The case is Woollard v. Gallagher (4th Cir. Mar. 21, 2013).
UPDATE: The court claims that it’s not deciding whether the Second Amendment right to keep and bear arms in self-defense extends to carrying a gun outside the home. Rather, the court concludes that, even if such a right exists, Maryland’s licensing scheme — which requires a “good and substantial” reason for a license to carry and which doesn’t treat a general desire for self-defense as an adequate reason — passes intermediate scrutiny.
But it seems to me that means the court is thereby deciding that the right to keep and bear arms doesn’t extend to carrying outside the home for self-defense. If a court lets the government deny the ability to carry guns outside the home for self-defense to nearly everybody, the court is in essence saying there is no such right to carry.
A constitutional right that can be trumped in some of its applications under intermediate scrutiny (or for that matter strict scrutiny) is a right, albeit a qualified one; consider, for instance, the right to engage in commercial speech, or the right to be free of sex discrimination. But a constitutional right that can be trumped in nearly all its applications, under whatever level of scrutiny, is not really a right.
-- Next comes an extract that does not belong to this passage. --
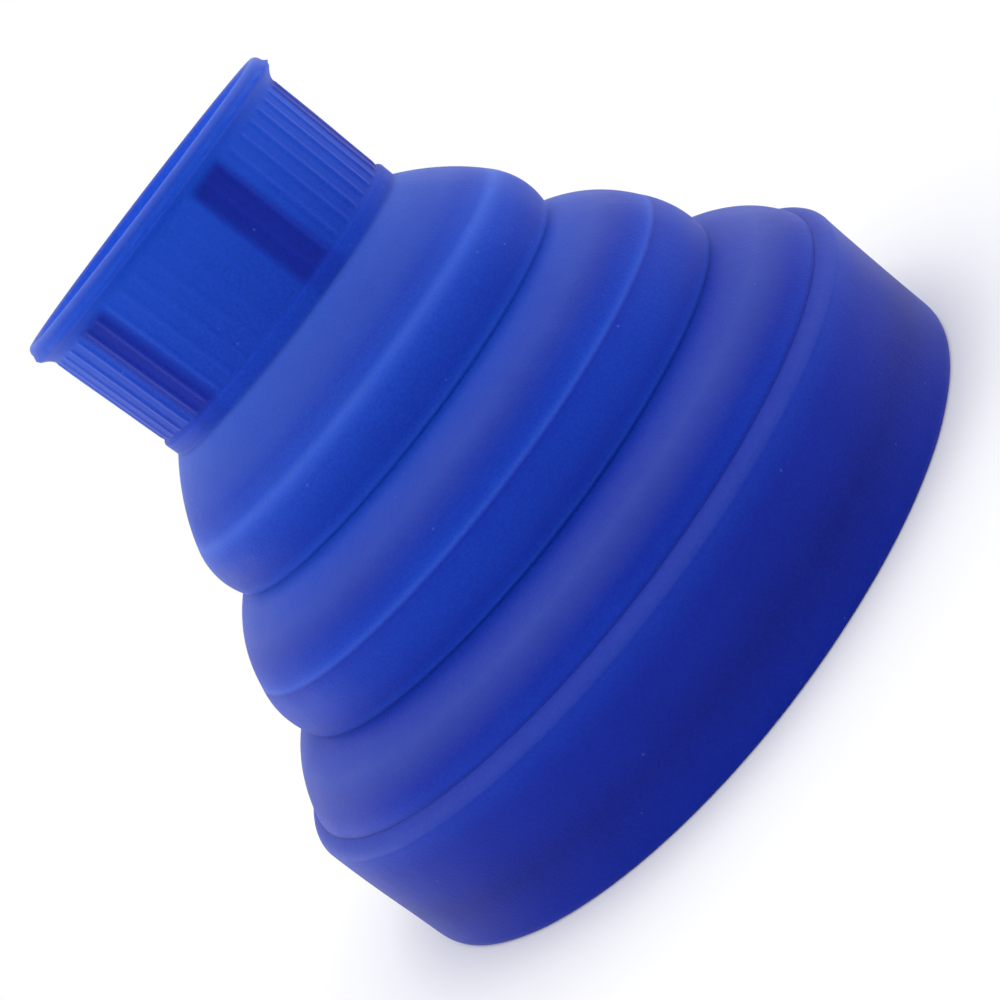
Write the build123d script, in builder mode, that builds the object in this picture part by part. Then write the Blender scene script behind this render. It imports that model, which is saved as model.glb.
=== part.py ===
"""Collapsible soft diffuser for a hair dryer, standing on its wide rim, collar upwards.

Millimetres. +Z runs up the axis, and the origin is at the centre of the rim's resting plane.
From the top down: a collar that grips the dryer's outlet, then three thin fold webs and two
firmer ring walls that nest into each other, then the rim skirt with the perforated face plate.
"""

import os

from build123d import *

os.makedirs("parts", exist_ok=True)

# Driving dimensions: radii are of the outer surface, heights are above the resting plane.
rim_radius = 62.0
skirt_height = 22.8
shoulder_radius = 59.5
shoulder_height = 25.1

lower_fold_radius = 48.5
lower_fold_height = 35.3
lower_ridge_radius = 47.4
lower_ridge_height = 45.2

upper_fold_radius = 36.9
upper_fold_height = 55.9
upper_ridge_radius = 36.05
upper_ridge_height = 65.8

root_radius = 26.4
root_height = 76.5

# Thicknesses of the moulding: firm walls, and the thin webs measured along the horizontal.
wall = 2.0
web = 1.9

# How far each ring wall hangs out over the groove under it, and how deep that groove is.
overhang = 0.45
groove_depth = 0.5
foot_round = 0.3

# How far each web and wall bulges from the straight line between its ends.
upper_web_bulge = 0.65
middle_web_bulge = 1.3
lower_web_bulge = 1.65
upper_wall_bulge = 1.0
lower_wall_bulge = 0.8
shoulder_bulge = 0.45

# Collar.
band_top = 79.4
collar_radius = 26.0
collar_wall_top = 99.2
lip_radius = 27.8
lip_bottom = 101.2
lip_top = 102.2
bead_radius = 27.4
total_height = 103.7
mouth_radius = 25.4
bore_radius = 24.2
grip_radius = 23.2
stop_radius = 21.7
stop_thickness = 1.5
seal_length = 3.0

# Ribs outside the collar and grip pads inside it.
rib_count = 52
rib_first = -163.6
rib_radius = 0.5
rib_proud = 0.25
rib_bottom = 80.4
rib_top = 98.4
pad_count = 6
pad_angle = 14.0
pad_first = -72.0
pad_top = 98.0
pad_lead_in = 5.0

# Face plate and its hair fingers.
plate_thickness = 2.0
plate_top = 12.5
plate_radius = 59.7
seat_radius = 57.8
snap_radius = 58.6
ledge_thickness = 1.4
seat_play = 0.05
finger_length = 9.5
finger_root_radius = 3.2
finger_tip_radius = 2.3
inner_finger_circle = 20.0
outer_finger_circle = 40.0

# Air holes of the face plate: (circle radius, count, hole radius, angle of the first one).
hole_rings = (
    (10.0, 6, 2.5, 30.0),
    (20.0, 6, 2.5, 30.0),
    (30.0, 12, 3.0, 0.0),
    (40.0, 12, 3.0, 15.0),
    (51.0, 24, 2.5, 7.5),
)


def web_section(inner, top, outer, bottom, bulge):
    """Half section of a thin fold web that runs outwards and down from (inner, top)."""
    with BuildSketch(Plane.XZ) as section:
        with BuildLine():
            skin = SagittaArc((inner, top), (outer, bottom), bulge)
            foot = Line(skin @ 1, (outer - web, bottom))
            lining = SagittaArc(foot @ 1, (inner - web, top), -bulge)
            Line(lining @ 1, skin @ 0)
        make_face()
    return section.sketch


def ring_section(ridge, top, fold, bottom, bulge):
    """Half section of a ring wall with a ridge at its top and an overhung groove at its foot."""
    edge = fold + overhang
    shelf_height = bottom + groove_depth
    with BuildSketch(Plane.XZ) as section:
        with BuildLine():
            skin = SagittaArc((ridge, top), (edge, shelf_height + foot_round), bulge)
            lining = Polyline(
                skin @ 1,
                (edge - foot_round, shelf_height),
                (fold, shelf_height),
                (fold, bottom),
                (fold - web, bottom),
                (ridge - web, top),
            )
            Line(lining @ 1, skin @ 0)
        make_face()
    return section.sketch


# Collar: band, ribbed wall, lip and bead outside; mouth, bore, seal ring and stop lip inside.
seal_bottom = root_height + stop_thickness
seal_top = seal_bottom + seal_length
rib_circle = collar_radius + rib_proud - rib_radius
with BuildPart() as collar:
    with BuildSketch(Plane.XZ):
        with BuildLine():
            band = Polyline(
                (root_radius, root_height),
                (root_radius, band_top - 0.4),
                (collar_radius, band_top),
                (collar_radius, collar_wall_top),
            )
            flare = SagittaArc(band @ 1, (lip_radius, lip_bottom), 0.35)
            flange = Line(flare @ 1, (lip_radius, lip_top))
            step = Line(flange @ 1, (bead_radius, lip_top + 0.2))
            crown = ThreePointArc(
                step @ 1,
                ((bead_radius + mouth_radius) / 2 + 0.2, total_height),
                (mouth_radius, lip_top + 0.4),
            )
            inside = Polyline(
                crown @ 1,
                (bore_radius, collar_wall_top),
                (bore_radius, seal_top + 1.0),
                (grip_radius, seal_top),
                (grip_radius, seal_bottom),
                (stop_radius, seal_bottom),
                (stop_radius, root_height),
            )
            Line(inside @ 1, band @ 0)
        make_face()
    revolve(axis=Axis.Z)
    # Fine axial ribs, most of each one sunk in the wall.
    with BuildSketch(Plane.XY.offset(rib_bottom)):
        with PolarLocations(rib_circle, rib_count, start_angle=rib_first):
            Circle(rib_radius)
    extrude(amount=rib_top - rib_bottom)
    # Grip pads, each with a sloping lead-in at its top.
    for pad in range(pad_count):
        turn = pad_first - pad_angle / 2 + pad * 360 / pad_count
        with BuildSketch(Plane.XZ.rotated((0, 0, turn))):
            Polygon(
                (grip_radius, seal_top),
                (bore_radius + 0.5, seal_top),
                (bore_radius + 0.5, pad_top),
                (bore_radius, pad_top),
                (grip_radius, pad_top - pad_lead_in),
                align=None,
            )
        revolve(axis=Axis.Z, revolution_arc=pad_angle)
collar.part.label = "collar"
export_step(collar.part, "parts/collar.step")

# The three fold webs turn inside out when the diffuser is pushed flat.
upper_web_ends = (root_radius, root_height, upper_ridge_radius, upper_ridge_height)
with BuildPart() as upper_web:
    revolve(web_section(*upper_web_ends, upper_web_bulge), axis=Axis.Z)
upper_web.part.label = "upper_web"
export_step(upper_web.part, "parts/upper_web.step")

middle_web_ends = (upper_fold_radius, upper_fold_height, lower_ridge_radius, lower_ridge_height)
with BuildPart() as middle_web:
    revolve(web_section(*middle_web_ends, middle_web_bulge), axis=Axis.Z)
middle_web.part.label = "middle_web"
export_step(middle_web.part, "parts/middle_web.step")

lower_web_ends = (lower_fold_radius, lower_fold_height, shoulder_radius, shoulder_height)
with BuildPart() as lower_web:
    revolve(web_section(*lower_web_ends, lower_web_bulge), axis=Axis.Z)
lower_web.part.label = "lower_web"
export_step(lower_web.part, "parts/lower_web.step")

# The two ring walls keep their shape and nest inside each other.
upper_ring_ends = (upper_ridge_radius, upper_ridge_height, upper_fold_radius, upper_fold_height)
with BuildPart() as upper_ring:
    revolve(ring_section(*upper_ring_ends, upper_wall_bulge), axis=Axis.Z)
upper_ring.part.label = "upper_ring"
export_step(upper_ring.part, "parts/upper_ring.step")

lower_ring_ends = (lower_ridge_radius, lower_ridge_height, lower_fold_radius, lower_fold_height)
with BuildPart() as lower_ring:
    revolve(ring_section(*lower_ring_ends, lower_wall_bulge), axis=Axis.Z)
lower_ring.part.label = "lower_ring"
export_step(lower_ring.part, "parts/lower_ring.step")

# Rim skirt: shoulder band and skirt outside, and inside it the seat and snap bead for the face plate.
inner_radius = rim_radius - wall
seat_height = plate_top + seat_play
snap_height = plate_top - plate_thickness - seat_play
with BuildPart() as rim_skirt:
    with BuildSketch(Plane.XZ):
        with BuildLine():
            outside = Polyline(
                (inner_radius + 0.4, 0),
                (rim_radius - 0.5, 0),
                (rim_radius, 0.6),
                (rim_radius, skirt_height),
            )
            shoulder = SagittaArc(outside @ 1, (shoulder_radius, shoulder_height), -shoulder_bulge)
            lining = Polyline(
                shoulder @ 1,
                (shoulder_radius - web, shoulder_height),
                (inner_radius, skirt_height - wall / 2),
                (inner_radius, seat_height + 2 * ledge_thickness),
                (seat_radius, seat_height + ledge_thickness),
                (seat_radius, seat_height),
                (inner_radius, seat_height),
                (inner_radius, snap_height),
                (snap_radius, snap_height),
                (snap_radius, snap_height - ledge_thickness / 2),
                (inner_radius, snap_height - 2 * ledge_thickness),
                (inner_radius, 0.4),
            )
            Line(lining @ 1, outside @ 0)
        make_face()
    revolve(axis=Axis.Z)
rim_skirt.part.label = "rim_skirt"
export_step(rim_skirt.part, "parts/rim_skirt.step")

# Face plate: a flat disc with rings of round air holes.
with BuildPart() as face_plate:
    with BuildSketch(Plane.XY.offset(plate_top - plate_thickness)):
        Circle(plate_radius)
        for circle_radius, count, hole_radius, first in hole_rings:
            with PolarLocations(circle_radius, count, start_angle=first):
                Circle(hole_radius, mode=Mode.SUBTRACT)
    extrude(amount=plate_thickness)
face_plate.part.label = "face_plate"
export_step(face_plate.part, "parts/face_plate.step")

# Hair fingers: short round-tipped prongs under the face plate, on two circles and at the centre.
finger_top = plate_top - plate_thickness
finger_tip = finger_top - finger_length
with BuildPart(mode=Mode.PRIVATE) as finger:
    with BuildSketch(Plane.XZ):
        with BuildLine():
            side = Polyline(
                (0, finger_top),
                (finger_root_radius, finger_top),
                (finger_tip_radius, finger_tip + finger_tip_radius),
            )
            tip = RadiusArc(side @ 1, (0, finger_tip), finger_tip_radius)
            Line(tip @ 1, side @ 0)
        make_face()
    revolve(axis=Axis.Z)

with BuildPart() as fingers:
    add(finger.part)
    with PolarLocations(inner_finger_circle, 6):
        add(finger.part)
    with PolarLocations(outer_finger_circle, 12):
        add(finger.part)
fingers.part.label = "fingers"
export_step(fingers.part, "parts/fingers.step")
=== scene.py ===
"""Looks of a collapsible soft diffuser for a hair dryer, standing on its rim, collar upwards.

The scene is in metres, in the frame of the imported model: +Z up the axis, origin at the centre of
the rim's resting plane. The silicone pieces are turned from outlines of (radius, height) points in
millimetres. Heights and outer radii come from the boxes of the CAD nodes, and the sizes that no
box gives are named below.
"""

import math

import bpy
import numpy as np
from mathutils import Matrix, Vector, noise


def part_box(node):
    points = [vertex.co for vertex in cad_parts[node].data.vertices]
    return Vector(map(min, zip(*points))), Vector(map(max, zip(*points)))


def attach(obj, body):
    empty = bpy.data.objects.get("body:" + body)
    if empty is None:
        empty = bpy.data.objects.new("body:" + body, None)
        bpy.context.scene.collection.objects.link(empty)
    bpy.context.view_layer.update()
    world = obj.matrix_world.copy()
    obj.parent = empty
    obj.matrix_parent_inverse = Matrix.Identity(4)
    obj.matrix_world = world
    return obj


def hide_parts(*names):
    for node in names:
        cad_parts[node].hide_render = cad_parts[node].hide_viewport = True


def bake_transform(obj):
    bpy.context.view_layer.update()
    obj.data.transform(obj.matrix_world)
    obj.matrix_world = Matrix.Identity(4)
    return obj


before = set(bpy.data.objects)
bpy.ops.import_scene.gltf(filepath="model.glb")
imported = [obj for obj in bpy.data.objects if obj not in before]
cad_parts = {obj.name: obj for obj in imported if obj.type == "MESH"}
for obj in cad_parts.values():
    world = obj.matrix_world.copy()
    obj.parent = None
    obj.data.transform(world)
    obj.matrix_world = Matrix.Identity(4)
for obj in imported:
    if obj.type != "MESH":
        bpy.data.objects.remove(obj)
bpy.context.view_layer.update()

MM = 0.001


def node_size(name):
    """Outer radius, bottom and top of a round CAD node, in millimetres."""
    low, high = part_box(name)
    return high[0] / MM, low[2] / MM, high[2] / MM


# ---- Sizes, in millimetres

rim_radius, _, shoulder_height = node_size("rim_skirt")
shoulder_radius, _, lower_fold_height = node_size("lower_web")
lower_ridge_radius, lower_ridge_height, upper_fold_height = node_size("middle_web")
upper_ridge_radius, upper_ridge_height, root_height = node_size("upper_web")
lip_radius, _, total_height = node_size("collar")
plate_radius, plate_bottom, plate_top = node_size("face_plate")

WALL = 2.0
WEB = 1.6
THIN_WEB = 1.2
OVERHANG = 0.45
LOWER_FOLD_RADIUS = 48.5
UPPER_FOLD_RADIUS = 36.9
ROOT_RADIUS = 26.4
SKIRT_HEIGHT = 22.8
# The skirt is this much smaller than its CAD node, so that its waver stays inside the node's box.
SKIRT_INSET = 0.18

# Bulges of each dome and of the wall under its ridge, and of the web above the rim.
UPPER_BULGES = (0.65, 1.0)
LOWER_BULGES = (1.3, 0.8)
RIM_WEB_BULGE = 1.65

# How far the ends of a skin run into the pieces beside them, across and along the axis, so that no
# gap opens at the seam, and how far the foot of a ring wall runs inwards over the web under it.
TUCK_ACROSS = 0.35
TUCK_ALONG = 0.9
FOOT_REACH = 0.9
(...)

This also reflects, I think, the fact that intermediate scrutiny (which requires that “the legislature’s policy choice substantially serves a significant governmental interest”), coupled with deference to the legislature’s factual judgments (“[i]t is the legislature’s job, not ours, to weigh conflicting evidence and make policy judgments”), essentially means per se validation of pretty much all gun controls that will be tested under such scrutiny. The legislature will always be able to assert a significant governmental interest in preventing crime, reducing the use of police resources, and so on, and will nearly always be able to plausibly argue that it has “weigh[ed] conflicting evidence” in concluding that the law “substantially serves” the interest. (Intermediate scrutiny without deference to legislative weighing of evidence might offer more protection, but that’s not the intermediate scrutiny being applied in this case.) Indeed, the same might even apply to strict scrutiny, except that courts might be more reluctant to read strict scrutiny as essentially eviscerating the right than they are as to intermediate scrutiny (and courts might be more inclined not to defer to legislative conclusions about facts under strict scrutiny).
I discuss this issue in more detail in my Implementing the Right to Keep and Bear Arms in Self-Defense article (pp. 1464-70). But the main point is that verbal distinctions such as significant governmental interest (intermediate scrutiny) vs. compelling governmental interest (strict scrutiny) or even substantially serves (intermediate scrutiny) vs. narrowly tailored (strict scrutiny) are unlikely to make much of a difference. What is likely to make a difference is (1) the degree to which courts do or do not defer to legislative evaluation of the facts, and (2) the degree to which courts say that a core aspect of a constitutional right must be protected regardless of legislative or even judicial judgments about the supposed harm that the right causes. (See pp. 1464-64 for more on that.)